In the US, the 10-year Treasury yield traded within a narrow range for most of the week, settling at 4.37% on Friday. Progress towards a US-Iran agreement and falling energy prices saw yields ease later in the week, as inflation expectations softened. Personal Consumption Expenditure (PCE) inflation data released during the week showed monthly prices rose by 0.3% in May, matching April’s increase, while annual PCE inflation accelerated to 4.1%. In the UK, the 10-year Gilt yield initially rose at the start of the week following Keir Starmer’s resignation, before falling to 4.74% as political uncertainty subsided and weaker economic data reduced the likelihood of further Bank of England interest rate hikes.

Commodities

Oil prices returned to their pre-war levels for the first time last week, as continued progress towards a US-Iran agreement resulted in more tankers transiting the Strait of Hormuz.

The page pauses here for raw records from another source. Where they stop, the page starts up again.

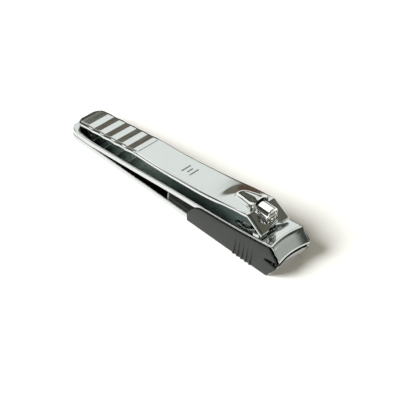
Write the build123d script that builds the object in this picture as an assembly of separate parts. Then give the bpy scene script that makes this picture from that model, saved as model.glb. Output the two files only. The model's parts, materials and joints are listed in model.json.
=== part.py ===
from build123d import *
import os
from math import atan2, cos, degrees, hypot, radians, sin

# A lever-type nail clipper with a nail catcher, its lever folded flat over the arms.
# Origin: on the post's axis, in the plane of the lower arm's flat underside.
# +X points to the cutting jaws, +Z up, and XZ is the plane of symmetry. Millimetres.

# Arms: two steel leaves that are riveted at the tail and diverge towards the jaws.
TAIL_X = -70.4
EDGE_X = 11.0
ARM_HALF_WIDTH = 6.7
JAW_TIP_HALF_WIDTH = 6.45
JAW_TAPER_X = 6.0
ARM_THICKNESS = 1.6
TAIL_CORNER_R = 3.2
FLEX_X = -61.5
MOUTH_LOW_Z = 5.3
MOUTH_HIGH_Z = 6.4
EDGE_LAND = 0.3
SCOOP_DEPTH = 0.9

# Upper arm's top line, from where it leaves the lower arm to the jaw's bend.
UPPER_TOP = [(FLEX_X, 2 * ARM_THICKNESS), (-45, 4.75), (-28, 6.45), (-9, 8.05), (7.3, 10.08)]
UPPER_BEND_MIDDLE = (7.78, 10.07)
UPPER_BEND = (8.1, 9.88)
UPPER_INSIDE = (6.4, 8.35)
UPPER_INSIDE_MIDDLE = (8.5, 7.9)
LOWER_BEND_X = 7.2

# Rivet that holds the arms together at the tail.
RIVET_X = -66.0
RIVET_R = 1.3
RIVET_HEAD_R = 2.1
RIVET_HEAD_H = 0.4
RIVET_GAP = 0.1

# Post: turns in the lower arm, and its head hooks over the lever's bar.
POST_R = 2.3
POST_FIT = 0.06
POST_FOOT_R = 3.5
POST_FOOT_H = 1.0
POST_HEAD_R = 2.4
POST_HEAD_Z = 13.5
POST_HEAD_REAR_X = -4.3
POST_HEAD_FRONT_X = 1.55
POST_HEAD_REAR_ROUND = 1.5
POST_HEAD_FRONT_ROUND = 0.35
NOTCH_CENTRE = (2.35, 11.0)
NOTCH_R = 0.95
UPPER_HOLE_R = 2.65

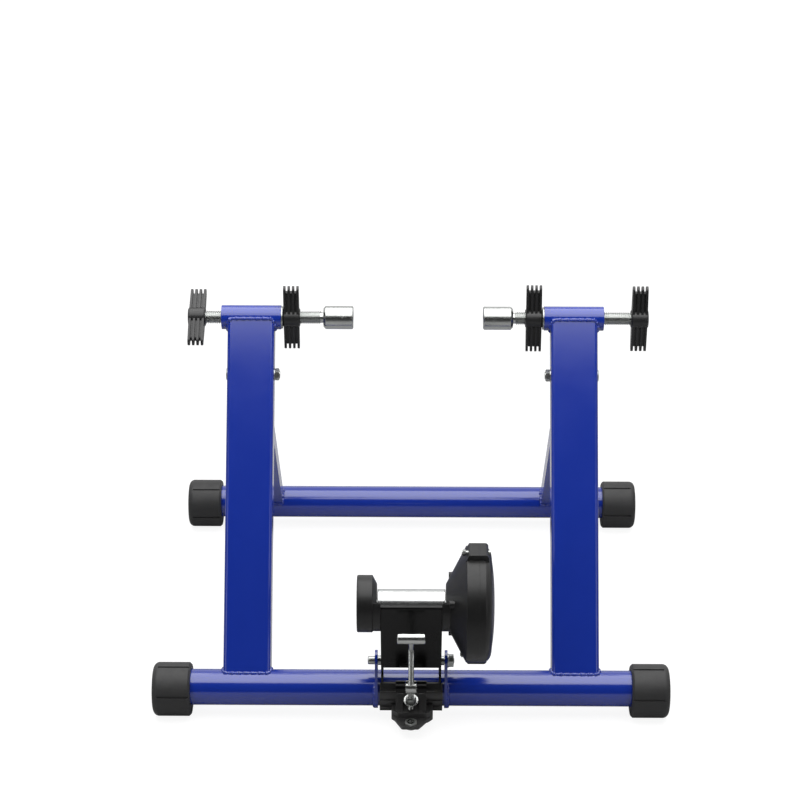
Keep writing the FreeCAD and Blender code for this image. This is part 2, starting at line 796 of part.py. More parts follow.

On Wednesday, 31 tankers exited the strait, marking the highest single-day volume of outbound traffic since Saturday, 28 February, the day before the conflict began. Markets now expect oil prices to remain in the $70–$80 per barrel range, with a global supply surplus forecast for 2026. Prices have now fallen by 26% so far in June.

In metals, gold prices fell below $4,000 per ounce for the first time in eight months, as the US dollar strengthened on expectations of a Federal Reserve interest rate hike. Gold, a non-interest-bearing asset, tends to become less attractive in a higher interest rate environment, as investors can earn greater returns from interest-bearing assets.